**Aim of the task**
Pull every line that holds the word "imported" from the entries.

— Start Record set —

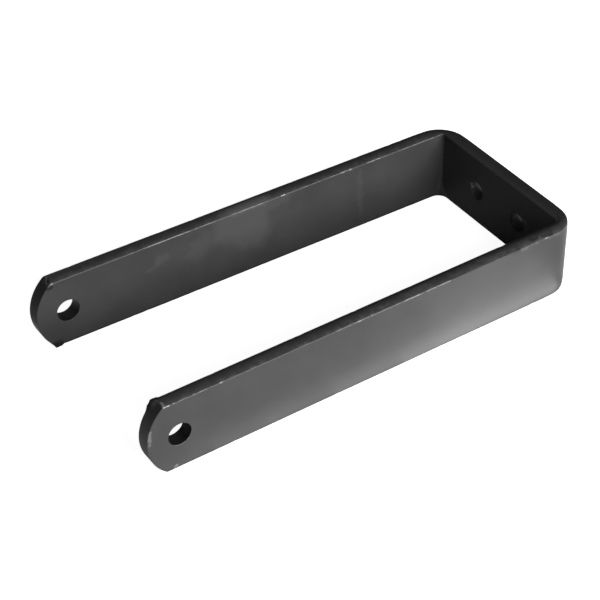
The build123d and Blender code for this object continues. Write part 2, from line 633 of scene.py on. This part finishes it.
@dataclass
class ClampStrap:
    """The clamp itself: one flat bar with rolled edges, bent into a U, with cropped ears and holes."""

    bar_width: float = 40.0
    bar_thickness: float = 8.0
    edge_crown: float = 0.6
    arris_radius: float = 0.6
    inside_width: float = 95.0
    overall_length: float = 250.0
    inside_bend_radius: float = 5.5
    outside_bend_radius: float = 15.0
    leg_opening: float = 0.55
    end_bow: float = 10.0
    end_edge_break: float = 0.3
    bolt_hole_radius: float = 6.0
    bolt_hole_from_end: float = 17.0
    rivet_hole_radius: float = 5.0
    rivet_hole_spacing: float = 34.0
    hole_edge_break: float = 0.2
    # How the mesh is laid out, in rows, stations and the patches that the holes replace
    face_rows: Floats = (1.4, 2.0, 2.5, 3.0, 3.5, 4.0, 4.5)
    edge_columns: Floats = (1.4, 2.6, 4.0, 5.4, 6.6)
    web_grid_half: int = 26
    web_spare: int = 16
    bend_steps: int = 16
    leg_steps: int = 173
    ear_root: float = -95.0
    ear_columns: int = 30
    end_row_squeeze: float = 0.985
    bolt_patch: tuple[int, int] = (4, 22)
    bolt_patch_heights: Pair = (11.0, 29.0)
    rivet_patch: tuple[int, int] = (9, 25)
    rivet_patch_heights: Pair = (12.0, 28.0)
    patch_shares: Floats = (0.3, 0.58, 0.8, 0.93)
    wall_rings: int = 4
    # What bending did: the outer arrises drawn in, and the inside pinched sharper above the foot
    drawn_depth: float = 0.45
    drawn_reach: float = 5.0
    drawn_turn: Pair = (-0.35, 1.95)
    crease_radius: float = 1.6
    crease_rise: Pair = (3.0, 10.0)
    crease_share: float = 0.6
    # How closely a point has to lie in a bend and behind a face, and how far worn edges stay inside the box
    slack: float = 0.01
    face_slack: float = 1.0
    skin: float = 0.001
    wear: Wear = Wear()
    finish: SatinBlackPaint = SatinBlackPaint()
    handling: Handling = Handling()
    lips: tuple[CropBurr, ...] = (NEAR_EAR_LIP, FAR_EAR_LIP)

    @property
    def lean(self) -> float:
        """Gives how far each leg leans out, in radians."""
        return radians(self.leg_opening)

    @property
    def web_inside(self) -> float:
        """Gives the X of the web's inside face."""
        return self.overall_length / 2 - self.bar_thickness

    @property
    def bolt_x(self) -> float:
        """Gives the X of the bolt holes."""
        return -self.overall_length / 2 + self.bolt_hole_from_end

    @property
    def end_radius(self) -> float:
        """Gives the radius of the cropped end of an ear."""
        half = self.bar_width / 2
        return (half**2 + self.end_bow**2) / (2 * self.end_bow)

    def inside_y(self, x: Array | float) -> Array | float:
        """Gives the Y of a leg's inside face at an X."""
        return self.inside_width / 2 + (self.web_inside - x) * tan(self.lean)

    def outside_y(self, x: Array | float) -> Array | float:
        """Gives the Y of a leg's outside face at an X."""
        corner = self.inside_width / 2 + self.bar_thickness * tan(radians(45) - self.lean / 2)
        return corner + (self.overall_length / 2 - x) * tan(self.lean)

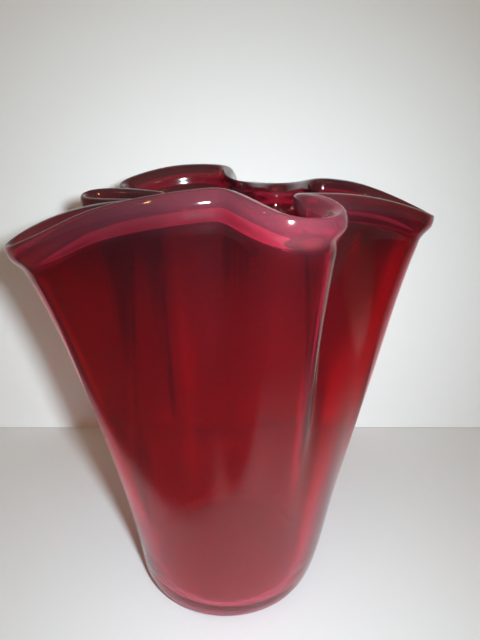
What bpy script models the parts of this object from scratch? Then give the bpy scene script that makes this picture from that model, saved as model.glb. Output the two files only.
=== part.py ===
"""Handkerchief vase: one piece of blown ruby glass.

A round, thick foot opens into a wall that folds into six lobes, like a cloth hung
over a stick, and ends in a thick fire-polished lip. The vase stands on the ground
plane with its axis on Z, and its front is towards -Y. Lengths are in metres.
"""

import math

import bmesh
import bpy
import numpy as np

# Foot and the round body that opens out of it, a little further on its right
FOOT_RADIUS = 0.0485
FOOT_ROUNDING = 0.007
BODY_SPREAD = 0.018
BODY_CURVE = 0.56
BODY_LEAN = 0.5

# Thickness of the glass
WALL = 0.0046
LIP_WALL = 0.0070
FLOOR_THICKNESS = 0.011
FLOOR_CORNER = 0.004
CORNER_THICKNESS = 0.0095

# Size of the lip's guide line over its lobes, which the finished lip stays a little inside, and its height
GUIDE_WIDTH = 0.2237
GUIDE_DEPTH = 0.1874
VASE_HEIGHT = 0.229

# Where the folds start, how slowly they and the lobes come in, and how far the lip turns out
FOLD_START = 0.018
FOLD_CURVE = 2.5
LOBE_CURVE = 1.25
LIP_FLARE = 0.012
LIP_CURVE = 13.0
FOOT_EVENNESS = 0.7

# Shares of the wall's height over which the floor's corner thins out and the lip thickens
CORNER_REACH = 0.2
CORNER_FADE = 0.35
LIP_REACH = 0.25

# The middle of the lip, lobe by lobe: across, back, and drop below the highest point
LIP_GUIDE = (
    # left fold
    (-0.045, 0.017, 0.0145),
    (-0.045, 0.009, 0.0145),
    # front left lobe
    (-0.064, 0.006, 0.0155),
    (-0.083, 0.008, 0.0205),
    (-0.099, 0.001, 0.0280),
    (-0.104, -0.015, 0.0340),
    (-0.093, -0.033, 0.0305),
    (-0.070, -0.046, 0.0210),
    (-0.053, -0.057, 0.0120),
    (-0.0342, -0.0630, 0.0064),
    (-0.0252, -0.0660, 0.0054),
    (-0.0162, -0.0685, 0.0043),
    (-0.0090, -0.0685, 0.0032),
    (-0.0039, -0.0655, 0.0024),
    # front fold
    (0.0011, -0.0625, 0.0020),
    # front right lobe
    (0.0058, -0.0655, 0.0028),
    (0.0101, -0.0735, 0.0052),
    (0.0154, -0.0805, 0.0082),
    (0.0225, -0.0845, 0.0109),
    (0.0296, -0.0835, 0.0114),
    (0.038, -0.079, 0.0120),
    (0.049, -0.066, 0.0122),
    (0.043, -0.051, 0.0060),
    # deep fold
    (0.029, -0.038, 0.0070),
    (0.045, -0.030, 0.0075),
    # right lobe
    (0.067, -0.012, 0.0100),
    (0.090, 0.003, 0.0160),
    (0.109, 0.013, 0.0230),
    (0.113, 0.026, 0.0250),
    (0.105, 0.041, 0.0200),
    (0.092, 0.051, 0.0140),
    (0.074, 0.054, 0.0080),
    # right back fold
    (0.050, 0.036, 0.0052),
    # back right lobe
    (0.047, 0.069, 0.0090),
    (0.032, 0.084, 0.0120),
    (0.019, 0.074, 0.0100),
    # back fold
    (0.010, 0.048, 0.0080),
    (0.002, 0.048, 0.0070),
    # back left lobe
    (0.001, 0.072, 0.0030),
    (0.002, 0.089, 0.0000),
    (-0.022, 0.096, 0.0000),
    (-0.042, 0.092, 0.0010),
    (-0.058, 0.082, 0.0065),
    (-0.070, 0.069, 0.0115),
    (-0.053, 0.057, 0.0135),
    # left back fold
    (-0.036, 0.047, 0.0130),
    (-0.034, 0.037, 0.0130),
    # small left lobe
    (-0.058, 0.041, 0.0103),
    (-0.080, 0.046, 0.0122),
    (-0.081, 0.034, 0.0152),
    (-0.066, 0.024, 0.0155),
)

# The cage: columns round the wall, closer where the lip turns, and rings up it, closer near the lip
COLUMNS = 48
TURN_WEIGHT = 0.6
RINGS = 8
RING_SPACING = 1.35
UNDERSIDE_RINGS = (0.45, 0.75)
FOOT_CORNER = (0.1, 0.2)
LEVELS = 1

# How finely the lip's line is drawn between two guide points, and how far it is evened out
GUIDE_STEPS = 40
LINE_WINDOW = 41
COLUMN_WINDOW = 161
FOOT_WINDOW = 211


def lerp(a, b, share):
    return a + (b - a) * share


def closed_spline(points, steps):
    """A smooth closed line through the points, with this many steps between each two."""
    shares = np.linspace(0.0, 1.0, steps, endpoint=False)[:, None]
    runs = []
    for i in range(len(points)):
        before, start, end, after = (points[(i + k) % len(points)] for k in (-1, 0, 1, 2))
        gap_before = math.sqrt(np.linalg.norm(start - before))
        gap = math.sqrt(np.linalg.norm(end - start))
        gap_after = math.sqrt(np.linalg.norm(after - end))
        leave = (start - before) / gap_before - (end - before) / (gap_before + gap) + (end - start) / gap
        reach = (end - start) / gap - (after - start) / (gap + gap_after) + (after - end) / gap_after
        leave = leave * gap
        reach = reach * gap
        cubic = 2.0 * (start - end) + leave + reach
        square = 3.0 * (end - start) - 2.0 * leave - reach
        runs.append(start + leave * shares + square * shares**2 + cubic * shares**3)
    return np.concatenate(runs)


def smoothed(values, window):
    """A closed run of values, each the mean of its neighbours under a raised-cosine window."""
    weights = 1.0 - np.cos(np.linspace(0.0, 2.0 * math.pi, window + 2)[1:-1])
    weights /= weights.sum()
    return sum(w * np.roll(values, k - window // 2, axis=0) for k, w in enumerate(weights))


def lip_columns():
    """The lip's middle and its foot bearing at each column, closer together where the lip turns."""
    guide = np.array(LIP_GUIDE) * (1.0, 1.0, -1.0) + (0.0, 0.0, VASE_HEIGHT - LIP_WALL / 2)
    line = smoothed(closed_spline(guide, GUIDE_STEPS), LINE_WINDOW)
    span = np.array((GUIDE_WIDTH, GUIDE_DEPTH)) - LIP_WALL
    line[:, :2] *= span / np.ptp(line[:, :2], axis=0)
    steps = np.linalg.norm(np.roll(line, -1, axis=0) - line, axis=1)
    arc = np.concatenate(([0.0], np.cumsum(steps)))
    bearing = np.unwrap(np.arctan2(line[:, 1], line[:, 0]))
    onward = np.clip(np.diff(np.append(bearing, bearing[0] + 2.0 * math.pi)), 0.0, None)
    onward = smoothed(onward / onward.sum() + FOOT_EVENNESS * steps / arc[-1], FOOT_WINDOW)
    foot = np.concatenate(([0.0], np.cumsum(onward))) / onward.sum() * 2.0 * math.pi
    foot += np.mean(bearing - foot[:-1])

    ahead = np.roll(line, -1, axis=0) - line
    heading = np.unwrap(np.arctan2(ahead[:, 1], ahead[:, 0]))
    turn = np.abs(np.diff(np.concatenate((heading, [heading[0] + 2.0 * math.pi]))))
    pace = smoothed(steps / arc[-1] + TURN_WEIGHT * turn / turn.sum(), COLUMN_WINDOW)
    place = np.concatenate(([0.0], np.cumsum(pace)))
    wanted = np.arange(COLUMNS) / COLUMNS * place[-1]
    index = np.interp(wanted, place, np.arange(len(line) + 1))
    looped = np.vstack((line, line[:1]))
    where = np.arange(len(line) + 1)
    middle = np.stack([np.interp(index, where, looped[:, k]) for k in range(3)], axis=1)
    return middle, np.interp(index, where, foot)


def outward(line):
    """The level direction that faces out of a closed line at each of its points."""
    ahead = np.roll(line, -1, axis=0) - np.roll(line, 1, axis=0)
    sides = np.stack((ahead[:, 1], -ahead[:, 0]), axis=1)
    return sides / np.linalg.norm(sides, axis=1)[:, None]


def ring(lip, bearings, share):
    """The wall's outer line at a share of the way up from the foot to the lip."""
    heights = lerp(FLOOR_THICKNESS + FLOOR_CORNER, lip[:, 2], share)
    spread = BODY_SPREAD * (1.0 + BODY_LEAN * np.cos(bearings))
    body = FOOT_RADIUS + spread * (heights / VASE_HEIGHT) ** BODY_CURVE
    circle = np.stack((np.cos(bearings), np.sin(bearings)), axis=1) * body[:, None]
    reach = np.linalg.norm(lip[:, :2], axis=1)
    lobe = (reach - reach.min()) / (reach.max() - reach.min())
    folded = lip[:, :2] * (1.0 - LIP_FLARE * lobe / reach)[:, None]
    rise = np.clip((heights - FOLD_START) / (lip[:, 2] - FOLD_START), 0.0, 1.0)[:, None]
    curve = lerp(FOLD_CURVE, LOBE_CURVE, lobe)[:, None]
    level = lerp(circle, folded, rise**curve) + (lip[:, :2] - folded) * share**LIP_CURVE
    return np.column_stack((level, heights))


def glass():
    """Deep ruby glass with a fire-polished surface."""
    material = bpy.data.materials.new("ruby_glass")
    material.use_nodes = True
    shader = material.node_tree.nodes["Principled BSDF"]
    shader.inputs["Base Color"].default_value = (0.42, 0.004, 0.012, 1.0)
    shader.inputs["Roughness"].default_value = 0.03
    shader.inputs["IOR"].default_value = 1.5
    shader.inputs["Transmission Weight"].default_value = 1.0
    return material


def outer_rings():
    """Every ring of the outer surface, from the middle of the underside to the lip."""
    middle, bearings = lip_columns()
    lip = middle.copy()
    lip[:, :2] += outward(middle) * LIP_WALL / 2
    lip[:, 2] += LIP_WALL / 2
    circle = np.column_stack((np.cos(bearings), np.sin(bearings), np.zeros(COLUMNS)))
    flat = FOOT_RADIUS - FOOT_ROUNDING
    rings = [circle * flat * share for share in UNDERSIDE_RINGS]
    out, up = FOOT_CORNER
    rings.append(circle * (FOOT_RADIUS + FOOT_ROUNDING * out) + (0.0, 0.0, FOOT_ROUNDING * up))
    for i in range(RINGS + 1):
        rings.append(ring(lip, bearings, 1.0 - (1.0 - i / RINGS) ** RING_SPACING))
    return rings


def thickness_at(i):
    """Thickness of the glass at a ring: the floor, the corner, then the wall up to the lip."""
    corner = len(UNDERSIDE_RINGS)
    if i < corner:
        return FLOOR_THICKNESS
    if i == corner:
        return CORNER_THICKNESS
    rise = (i - corner - 1) / RINGS
    if rise < CORNER_REACH:
        return lerp(WALL, CORNER_THICKNESS, CORNER_FADE * (1.0 - rise / CORNER_REACH))
    return lerp(WALL, LIP_WALL, max(0.0, 1.0 - (1.0 - rise) / LIP_REACH))


def vase(collection):
    """The blown body: a disc drawn up ring by ring, given its thickness, then smoothed all over."""
    rings = outer_rings()
    mesh = bmesh.new()
    start = bmesh.ops.create_circle(mesh, cap_ends=True, cap_tris=True, segments=COLUMNS, radius=FOOT_RADIUS)
    verts = [v for v in start["verts"] if v.co.length > FOOT_RADIUS / 2]
    verts.sort(key=lambda v: math.atan2(v.co.y, v.co.x) % (2.0 * math.pi))
    centre = next(v for v in start["verts"] if v not in verts)
    group = {centre: 1.0}
    for i, points in enumerate(rings):
        if i:
            edges = [mesh.edges.get((verts[k - 1], verts[k])) for k in range(COLUMNS)]
            made = bmesh.ops.extrude_edge_only(mesh, edges=edges)["geom"]
            new = {v for v in made if isinstance(v, bmesh.types.BMVert)}
            verts = [next(e.other_vert(v) for e in v.link_edges if e.other_vert(v) in new) for v in verts]
        for v, point in zip(verts, points):
            v.co = point
            group[v] = thickness_at(i) / FLOOR_THICKNESS
    bmesh.ops.recalc_face_normals(mesh, faces=mesh.faces)
    if sum((f.normal.z for f in centre.link_faces)) > 0.0:
        bmesh.ops.reverse_faces(mesh, faces=mesh.faces)
    mesh.verts.index_update()
    shares = {v.index: share for v, share in group.items()}
    data = bpy.data.meshes.new("vase")
    mesh.to_mesh(data)
    mesh.free()

    body = bpy.data.objects.new("vase", data)
    collection.objects.link(body)
    body.data.materials.append(glass())
    thickness = body.vertex_groups.new(name="thickness")
    for index, share in shares.items():
        thickness.add([index], share, "REPLACE")

    shell = body.modifiers.new("Glass thickness", "SOLIDIFY")
    shell.thickness = FLOOR_THICKNESS
    shell.offset = -1.0
    shell.vertex_group = thickness.name
    smooth = body.modifiers.new("Smooth, fire-polished glass", "SUBSURF")
    smooth.levels = LEVELS
    smooth.render_levels = LEVELS
    data.shade_smooth()
    return body


def main():
    for obj in list(bpy.data.objects):
        bpy.data.objects.remove(obj, do_unlink=True)
    collection = bpy.data.collections.new("Handkerchief vase")
    bpy.context.scene.collection.children.link(collection)
    vase(collection)


main()
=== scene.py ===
# %% [markdown]
# # A handkerchief vase in ruby glass
#
# This lesson models one piece of blown glass: a vase whose wall was let down over itself while it was
# soft, so that it hangs in folds like a handkerchief. It has no joints and no second material, so
# all of the work is in the line of the lip, in the thickness of the glass and in the light.
#
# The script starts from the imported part, so that the vase keeps its place, its scale and its size.

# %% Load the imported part
import math

import bpy
import numpy as np
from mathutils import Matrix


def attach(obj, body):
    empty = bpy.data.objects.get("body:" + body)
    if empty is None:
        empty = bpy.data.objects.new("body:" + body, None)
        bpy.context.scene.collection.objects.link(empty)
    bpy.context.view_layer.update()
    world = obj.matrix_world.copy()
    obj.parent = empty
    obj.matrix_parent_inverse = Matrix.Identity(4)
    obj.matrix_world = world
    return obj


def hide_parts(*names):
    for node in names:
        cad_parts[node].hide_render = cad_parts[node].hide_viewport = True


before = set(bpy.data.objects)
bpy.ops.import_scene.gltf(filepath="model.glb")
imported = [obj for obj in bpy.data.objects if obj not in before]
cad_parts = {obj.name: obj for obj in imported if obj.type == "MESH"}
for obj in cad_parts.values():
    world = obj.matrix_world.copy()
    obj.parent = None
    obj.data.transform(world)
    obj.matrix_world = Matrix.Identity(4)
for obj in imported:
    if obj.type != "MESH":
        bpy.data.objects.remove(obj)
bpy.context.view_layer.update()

# %% [markdown]
# ## The sizes
#
# A few lengths say almost everything about the vase. They are in metres and written once, so that a
# taller vase or a thicker lip is one change. The foot of such a vase is thick and heavy, the wall thins
# as it is drawn up, and the lip is thick again because a flame melted it round.

# %% Sizes
FOOT_RADIUS = 0.0485
FOOT_ROUNDING = 0.004
VASE_HEIGHT = 0.229
WALL = 0.0046
LIP_WALL = 0.0090
LIP_OUT = 0.0040
FLOOR_THICKNESS = 0.011
CORNER_THICKNESS = 0.0095
BODY_START = 0.015
print("Foot", FOOT_RADIUS * 2000, "mm across, vase", VASE_HEIGHT * 1000, "mm tall")

# %% [markdown]
# ## The line of the lip
#
# Seen from above, the lip is one closed line that swings out into lobes and back into folds. It is easier
# to draw that line first and hang the wall from it than to push folds into a finished wall. Each row below
# is one guide point: how far across, how far back, and how far below the highest point of the lip.

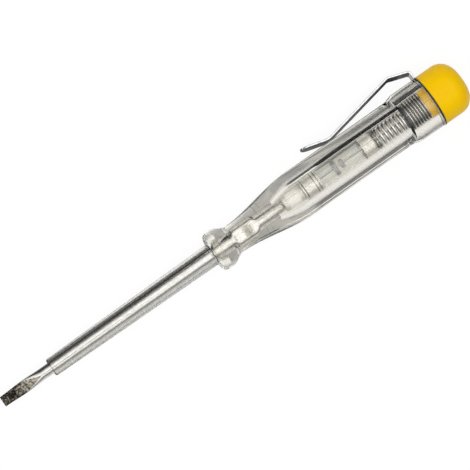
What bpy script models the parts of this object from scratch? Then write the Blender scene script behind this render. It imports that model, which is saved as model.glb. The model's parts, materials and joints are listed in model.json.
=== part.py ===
"""Voltage tester screwdriver with a clear handle, a neon lamp inside and a pocket clip.

The tool lies along +X, with the origin at the middle of the blade's end face and the cap at the far end.
It is modelled with the clip along +Y of an empty, and the empty is rolled about X
until the cap and the corner of the clip rest on the same table.
"""

import math

import bmesh
import bpy
from mathutils import Matrix, Vector

MM = 0.001

# Clearances
GAP = 0.3 * MM
MERGE = 0.001 * MM

# Blade: a round rod with a forged flat tip and two pressed wings that lock it in the handle
ROD_RADIUS = 1.475 * MM
TIP_WIDTH = 2.75 * MM
TIP_THICKNESS = 0.5 * MM
TIP_MAX_WIDTH = 3.2 * MM
TIP_ROOT_THICKNESS = 0.75 * MM
TIP_MAX_WIDTH_AT = 7.0 * MM
TIP_TAPER_END = 11.7 * MM
TIP_EDGE_ROUNDING = 0.06 * MM
BLADE_TURN = math.radians(14.6)
BARE_LENGTH = 14.6 * MM
WING_SPAN = 3.6 * MM
WING_THICKNESS = 2.0 * MM
WING_LENGTH = 7.2 * MM
WING_RUN = 0.8 * MM
WING_SETBACK = 6.0 * MM

# Insulating sleeve on the blade
SLEEVE_LENGTH = 49.4 * MM
SLEEVE_FRONT_RADIUS = 2.4 * MM
SLEEVE_REAR_RADIUS = 2.925 * MM
SLEEVE_NOSE_RADIUS = 0.5 * MM
SLEEVE_SEAT_DEPTH = 2.2 * MM

# Handle, outside
HANDLE_LENGTH = 66.1 * MM
COLLAR_RADIUS = 5.4 * MM
COLLAR_WIDTH = 2.3 * MM
COLLAR_FRONT_ROUNDING = 1.2 * MM
NECK_RADIUS = 3.9 * MM
NECK_SETBACK = 6.8 * MM
FLARE_LENGTH = 19.2 * MM
BODY_RADIUS = 6.3 * MM
BOSS_RADIUS = 6.92 * MM
BOSS_LENGTH = 6.9 * MM
BOSS_RAMP_LENGTH = 1.1 * MM
BOSS_EDGE_ROUNDING = 0.25 * MM

# Handle, inside
BORE_RADIUS = 2.88 * MM
BORE_DEPTH = 46.9 * MM
BORE_NOSE_RADIUS = 1.85 * MM
BORE_NOSE_LENGTH = 5.8 * MM
BORE_NOSE_FULLNESS = 0.3
THREAD_BORE_RADIUS = 3.96 * MM
THREAD_BORE_DEPTH = 6.9 * MM
THREAD_BORE_STEP = 0.6 * MM
THREAD_BORE_CHAMFER = 0.35 * MM
ROD_REACH = 2.2 * MM

# Resistor, a pellet between two pressed caps
RESISTOR_LENGTH = 5.1 * MM
RESISTOR_CAP_RADIUS = 2.05 * MM
RESISTOR_CAP_SKIRT = 1.2 * MM
CAP_SHEET = 0.25 * MM
PRESSED_CAP_ROUNDING = 0.2 * MM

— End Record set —

**Solved problem**
# The script starts from the imported part, so that the vase keeps its place, its scale and its size.
# %% Load the imported part
imported = [obj for obj in bpy.data.objects if obj not in before]
cad_parts = {obj.name: obj for obj in imported if obj.type == "MESH"}
for obj in imported:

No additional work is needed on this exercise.